- Polydroso Location within Greece
- Coordinates: 39°37′N 20°30′E﻿ / ﻿39.617°N 20.500°E
- Country: Greece
- Administrative region: Epirus
- Regional unit: Thesprotia
- Municipality: Souli
- Municipal unit: Paramythia

Population (2021)
- • Community: 48
- Time zone: UTC+2 (EET)
- • Summer (DST): UTC+3 (EEST)

= Polydroso, Thesprotia =

Polydroso (Πολύδροσο, before 1957: Βλαχώρι - Vlachori) is a small village in the municipal unit of Paramythia in Thesprotia, Greece. It is situated on a forested mountainside above the left bank of the river Thyamis, at about 450 m elevation.

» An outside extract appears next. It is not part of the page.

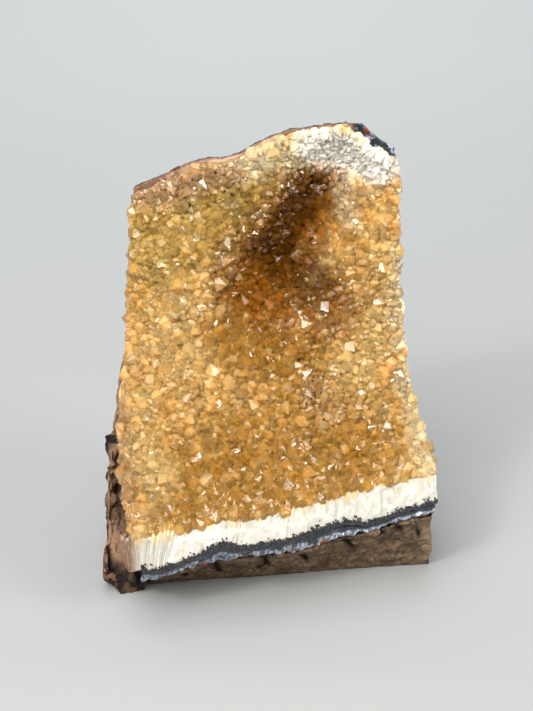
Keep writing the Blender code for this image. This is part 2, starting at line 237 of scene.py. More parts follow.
def bed_grid():
    """The bed of the golden points as a fine grid in millimetres, with its outward directions."""
    lip = resample(BAND_TOP)
    rim = resample(CRYSTAL_RIM)
    rows = [lip]
    for back, up, left, right in FACE_ROWS:
        row = np.zeros_like(lip)
        row[:, 0] = np.linspace(left, right, LINE_POINTS)
        row[:, 1] = lip[:, 1] + back * (rim[:, 1] - lip[:, 1])
        row[:, 2] = lip[:, 2] + up * (rim[:, 2] - lip[:, 2])
        row[:, 1] += hollow_depth(row) + POINT_COVER
        rows.append(row)
    rows.append(rim)
    grid = refine(np.array(rows), BED_ROWS)
    grid = refine(grid.transpose(1, 0, 2), BED_COLUMNS).transpose(1, 0, 2)
    normals = grid_normals(grid)
    for i in range(BED_ROWS):
        for j in range(BED_COLUMNS):
            inner = min(i / BED_ROWS, 1 - i / BED_ROWS, j / BED_COLUMNS, 1 - j / BED_COLUMNS)
            swell = noise.noise(Vector(grid[i, j]) / SWELL_SIZE)
            swell += 0.5 * noise.noise(Vector(grid[i, j]) * 2.6 / SWELL_SIZE)
            swell *= SWELL_HEIGHT * min(1.0, inner / SWELL_EDGE)
            grid[i, j] += normals[i, j] * swell
    return grid, grid_normals(grid)


def grid_normals(grid):
    """The outward direction at every point of a grid of rows from bottom to top."""
    across = np.gradient(grid, axis=1)
    up = np.gradient(grid, axis=0)
    normals = np.cross(across, up)
    return normals / np.linalg.norm(normals, axis=-1, keepdims=True)


def grid_faces(rows, columns):
    """The faces between the points of a grid."""
    faces = []
    for i in range(rows - 1):
        for j in range(columns - 1):
            corner = i * columns + j
            faces.append((corner, corner + 1, corner + columns + 1, corner + columns))
    return faces


def grid_tree(grid):
    """A search tree of a grid's surface."""
    points = [Vector(point) for point in grid.reshape(-1, 3)]
    return BVHTree.FromPolygons(points, grid_faces(*grid.shape[:2]))


def surface_tree(node):
    """A search tree of a CAD node's surface, in millimetres."""
    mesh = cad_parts[node].data
    points = [vert.co / MM for vert in mesh.vertices]
    return BVHTree.FromPolygons(points, [face.vertices[:] for face in mesh.polygons])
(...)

It is 10 km southwest of Voutsaras, 24 km northeast of Igoumenitsa and 31 km west of Ioannina. The Greek National Road 6 (Igoumenitsa - Ioannina - Larissa) passes east of the village.

==History==

Archaeological remains in the surrounding area date as far back as the 4th century BC. The present settlement was founded around 1790, and it is documented since 1827. Many of the present residents descend from people who arrived here from the village Sotira in Dropull i Sipërm (Ano Deropoli), Albania around 1800.